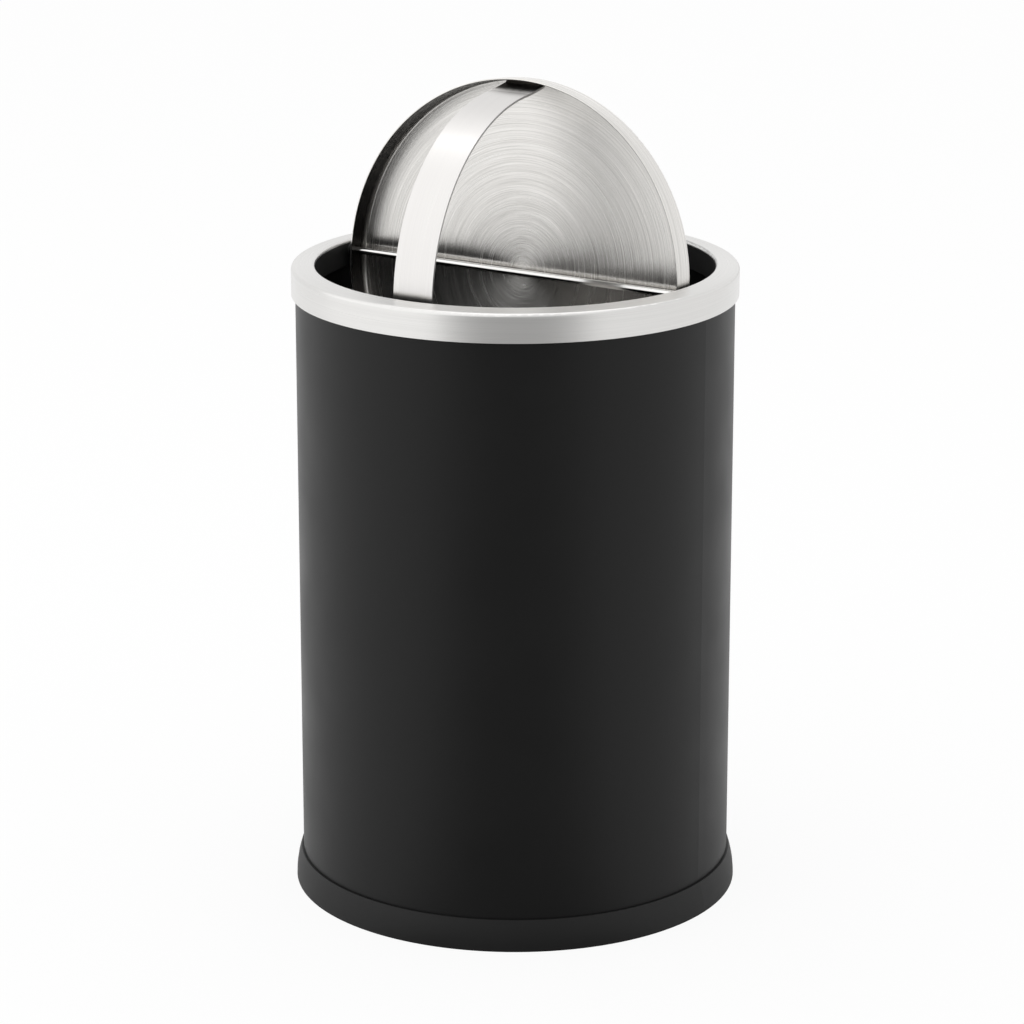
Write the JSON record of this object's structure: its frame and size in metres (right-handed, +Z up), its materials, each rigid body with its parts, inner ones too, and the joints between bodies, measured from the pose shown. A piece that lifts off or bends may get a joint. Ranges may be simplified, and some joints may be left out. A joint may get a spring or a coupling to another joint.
{
  "type": "swing-lid trash can",
  "caption": "Round black can with a flared base ring, a brushed steel top ring that lifts off, and a round pan lid with a bowed strap that turns on an axle across the opening.",
  "frame": {"origin": "on the floor, in the middle of the base ring", "axes": "+Z up along the can's axis, X along the lid's axle, -Y towards the strap side of the lid"},
  "size_m": [0.255, 0.255, 0.4658],
  "materials": {
    "shell_black": "fine matt powder coat",
    "base_black": "moulded, low sheen",
    "plate_black": "matt powder coat",
    "collar_black": "moulded, satin",
    "ring_steel": "brushed around",
    "pan_steel": "spun-brushed in circles",
    "strap_steel": "brushed along its length",
    "axle_bright": "bright drawn",
    "nylon_black": "natural moulded",
    "screw_zinc": "zinc plated"
  },
  "bodies": {
    "can": {"body_shell": "shell_black", "bottom_plate": "plate_black", "base_ring": "base_black", "base_screws": "screw_zinc"},
    "head": {"top_ring": "ring_steel", "collar": "collar_black", "pivot_bush_left": "nylon_black", "pivot_bush_right": "nylon_black"},
    "lid": {"lid_pan": "pan_steel", "lid_strap": "strap_steel", "axle_rod": "axle_bright", "lid_washer_left": "nylon_black", "lid_washer_right": "nylon_black"}
  },
  "joints": [
    {"name": "head_lift", "type": "slide", "parent": "can", "child": "head", "axis": [0, 0, 1], "range_m": [0, 0.13]},
    {"name": "lid_swing", "type": "hinge", "parent": "head", "child": "lid", "pos_m": [0, 0, 0.3572], "axis": [1, 0, 0], "continuous": true}
  ]
}
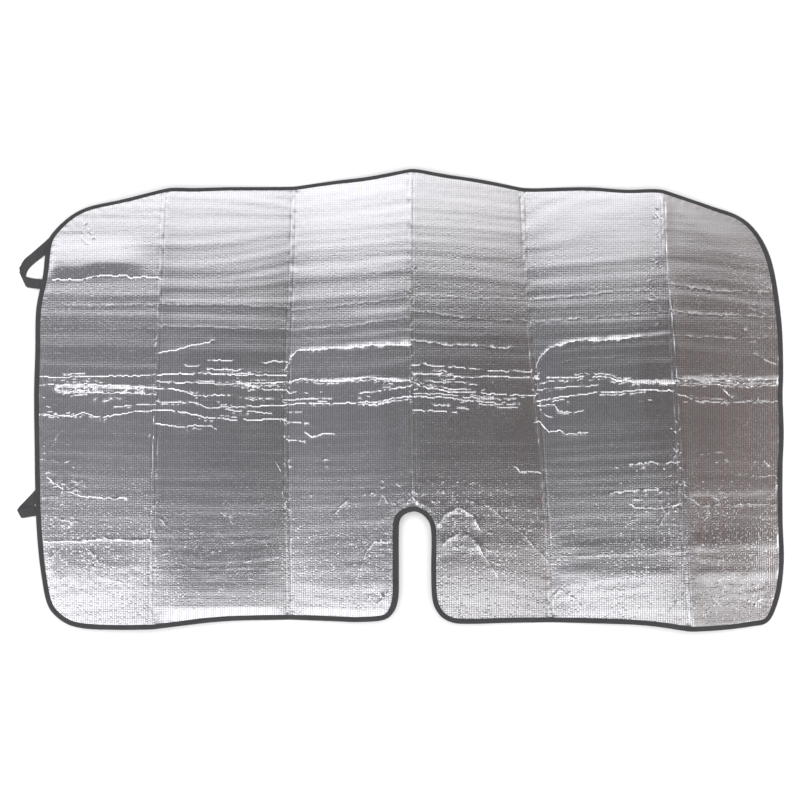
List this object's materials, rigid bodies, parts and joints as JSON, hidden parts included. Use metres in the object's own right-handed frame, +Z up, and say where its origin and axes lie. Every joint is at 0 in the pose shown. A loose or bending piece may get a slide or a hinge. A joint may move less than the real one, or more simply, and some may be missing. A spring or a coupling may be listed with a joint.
{
  "type": "windscreen sunshade",
  "caption": "Folding foil-faced windscreen sunshade lying open, with pressed vertical creases, taped edge, mirror notch and elastic loops at one end",
  "frame": {"origin": "centre of the overall plan outline, loops included, on the floor the sunshade lies on", "axes": "+X along the long side, away from the end with the elastic loops; +Y towards the roof edge, opposite the mirror notch; +Z up, off the floor"},
  "size_m": [1.3376, 0.803, 0.0145],
  "materials": {
    "foil": "embossed metallised film, satin mirror",
    "tape": "woven, matt",
    "elastic": "ribbed woven elastic, matt"
  },
  "bodies": {
    "root": {"foil_sheet": "foil", "edge_binding": "tape", "elastic_loop_upper": "elastic", "elastic_loop_lower": "elastic"}
  },
  "joints": []
}
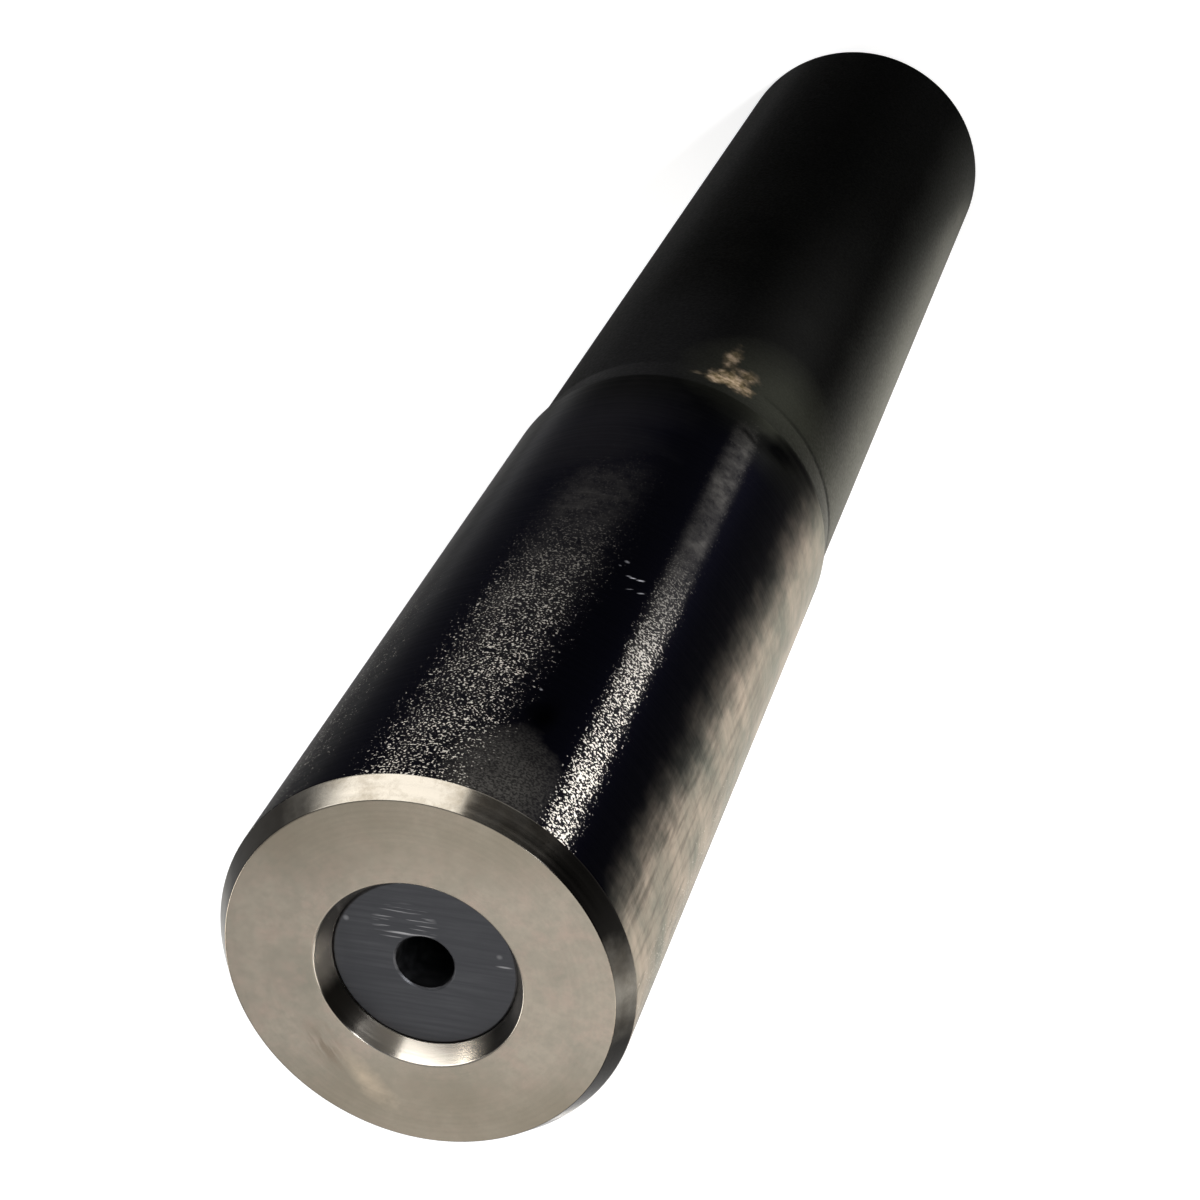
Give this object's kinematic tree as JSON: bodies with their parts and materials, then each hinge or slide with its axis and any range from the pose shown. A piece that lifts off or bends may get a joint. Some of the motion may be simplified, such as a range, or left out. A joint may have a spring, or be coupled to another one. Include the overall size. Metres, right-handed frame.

_ _ _ _ _

TASK BRIEF
Copy each record from above without leaving any out.

THE REPLY
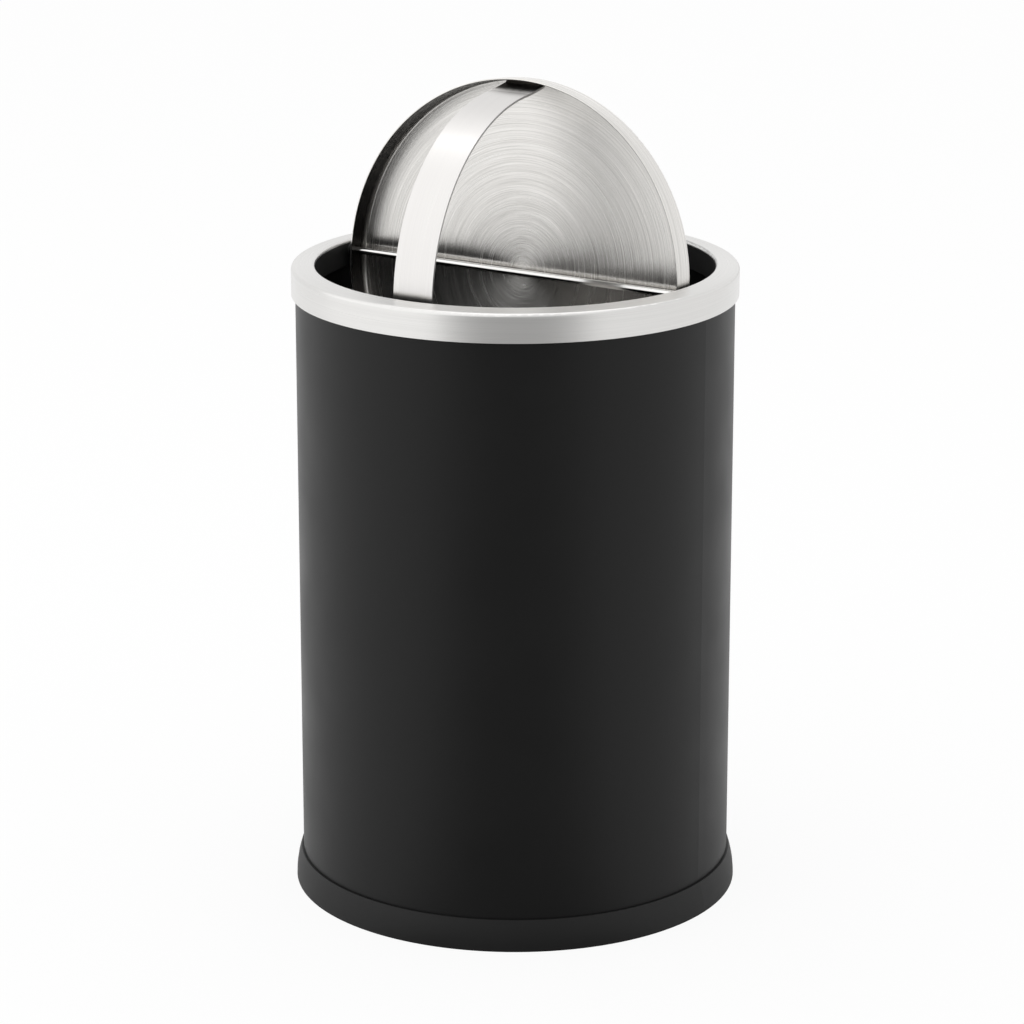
Write the JSON record of this object's structure: its frame and size in metres (right-handed, +Z up), its materials, each rigid body with its parts, inner ones too, and the joints between bodies, measured from the pose shown. A piece that lifts off or bends may get a joint. Ranges may be simplified, and some joints may be left out. A joint may get a spring or a coupling to another joint.
{
  "type": "swing-lid trash can",
  "caption": "Round black can with a flared base ring, a brushed steel top ring that lifts off, and a round pan lid with a bowed strap that turns on an axle across the opening.",
  "frame": {"origin": "on the floor, in the middle of the base ring", "axes": "+Z up along the can's axis, X along the lid's axle, -Y towards the strap side of the lid"},
  "size_m": [0.255, 0.255, 0.4658],
  "materials": {
    "shell_black": "fine matt powder coat",
    "base_black": "moulded, low sheen",
    "plate_black": "matt powder coat",
    "collar_black": "moulded, satin",
    "ring_steel": "brushed around",
    "pan_steel": "spun-brushed in circles",
    "strap_steel": "brushed along its length",
    "axle_bright": "bright drawn",
    "nylon_black": "natural moulded",
    "screw_zinc": "zinc plated"
  },
  "bodies": {
    "can": {"body_shell": "shell_black", "bottom_plate": "plate_black", "base_ring": "base_black", "base_screws": "screw_zinc"},
    "head": {"top_ring": "ring_steel", "collar": "collar_black", "pivot_bush_left": "nylon_black", "pivot_bush_right": "nylon_black"},
    "lid": {"lid_pan": "pan_steel", "lid_strap": "strap_steel", "axle_rod": "axle_bright", "lid_washer_left": "nylon_black", "lid_washer_right": "nylon_black"}
  },
  "joints": [
    {"name": "head_lift", "type": "slide", "parent": "can", "child": "head", "axis": [0, 0, 1], "range_m": [0, 0.13]},
    {"name": "lid_swing", "type": "hinge", "parent": "head", "child": "lid", "pos_m": [0, 0, 0.3572], "axis": [1, 0, 0], "continuous": true}
  ]
}
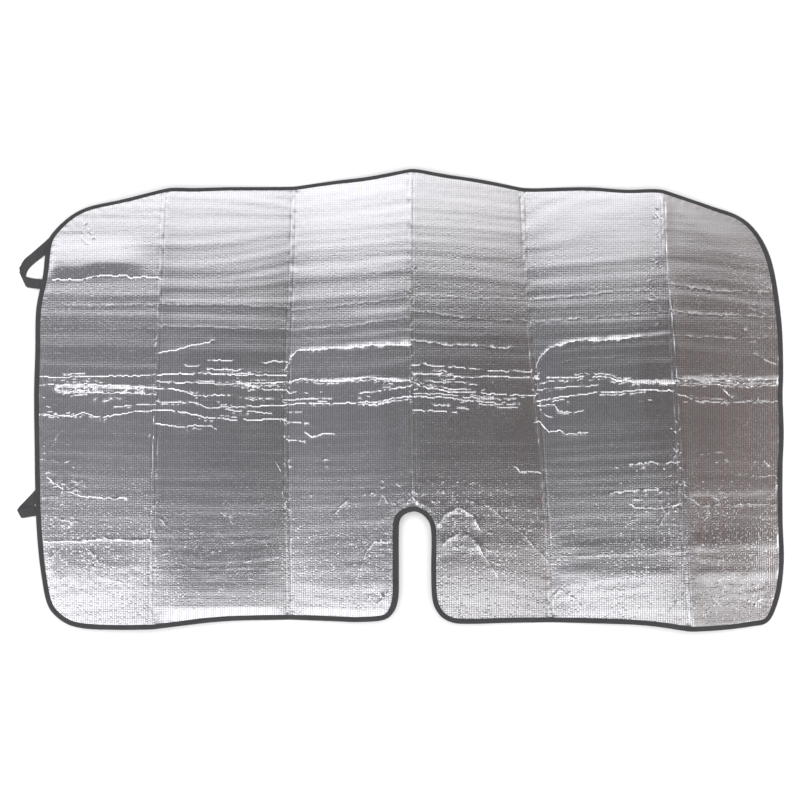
List this object's materials, rigid bodies, parts and joints as JSON, hidden parts included. Use metres in the object's own right-handed frame, +Z up, and say where its origin and axes lie. Every joint is at 0 in the pose shown. A loose or bending piece may get a slide or a hinge. A joint may move less than the real one, or more simply, and some may be missing. A spring or a coupling may be listed with a joint.
{
  "type": "windscreen sunshade",
  "caption": "Folding foil-faced windscreen sunshade lying open, with pressed vertical creases, taped edge, mirror notch and elastic loops at one end",
  "frame": {"origin": "centre of the overall plan outline, loops included, on the floor the sunshade lies on", "axes": "+X along the long side, away from the end with the elastic loops; +Y towards the roof edge, opposite the mirror notch; +Z up, off the floor"},
  "size_m": [1.3376, 0.803, 0.0145],
  "materials": {
    "foil": "embossed metallised film, satin mirror",
    "tape": "woven, matt",
    "elastic": "ribbed woven elastic, matt"
  },
  "bodies": {
    "root": {"foil_sheet": "foil", "edge_binding": "tape", "elastic_loop_upper": "elastic", "elastic_loop_lower": "elastic"}
  },
  "joints": []
}
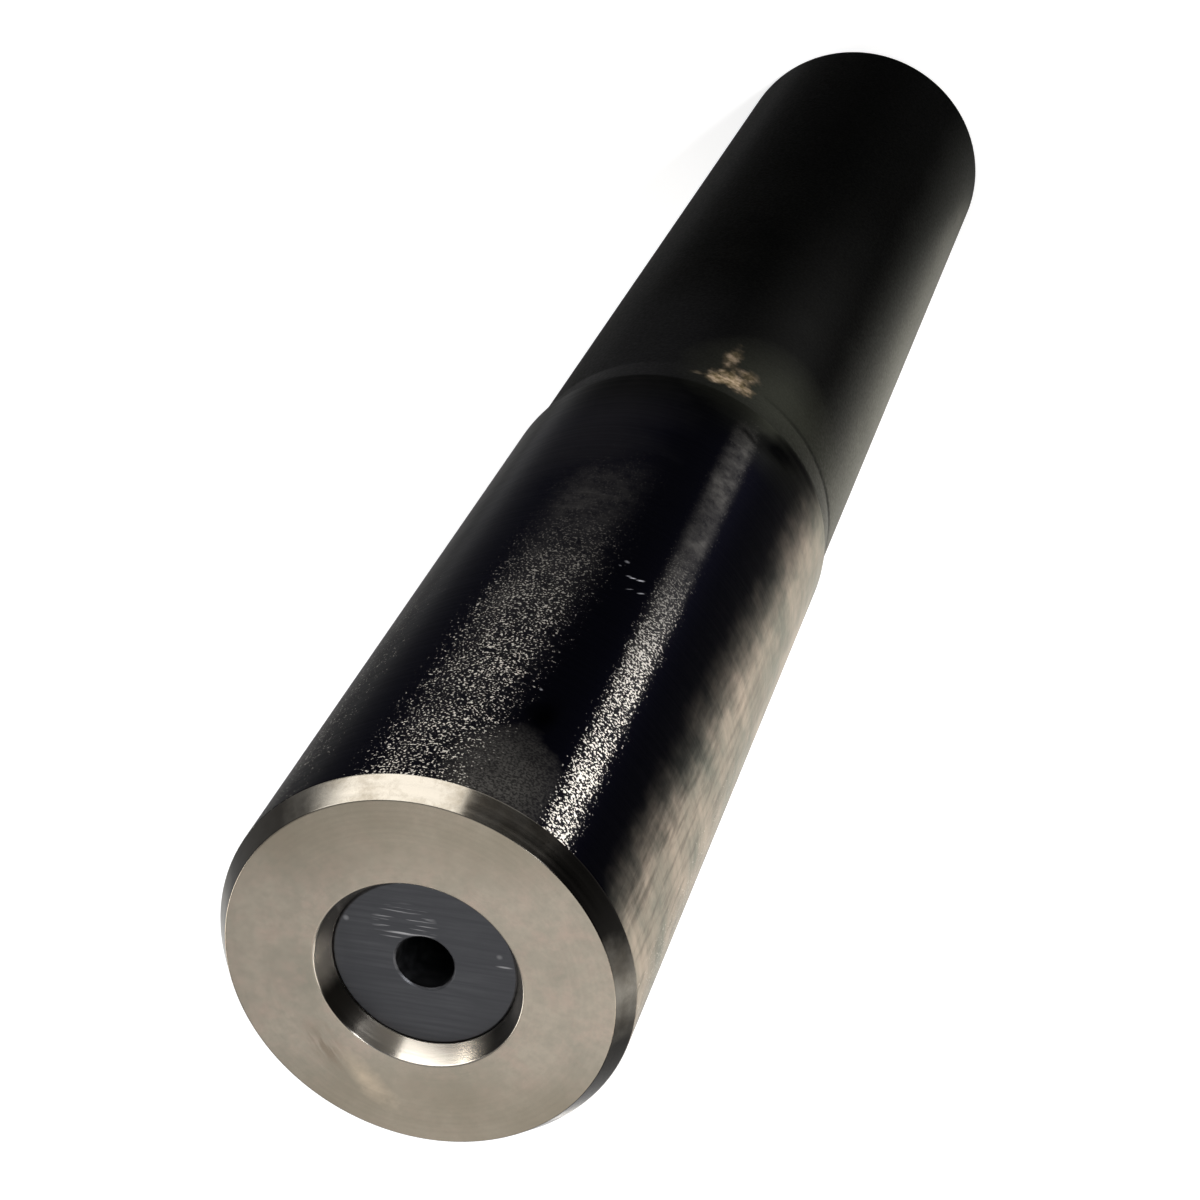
Give this object's kinematic tree as JSON: bodies with their parts and materials, then each hinge or slide with its axis and any range from the pose shown. A piece that lifts off or bends may get a joint. Some of the motion may be simplified, such as a range, or left out. A joint may have a spring, or be coupled to another one. Include the overall size. Metres, right-handed frame.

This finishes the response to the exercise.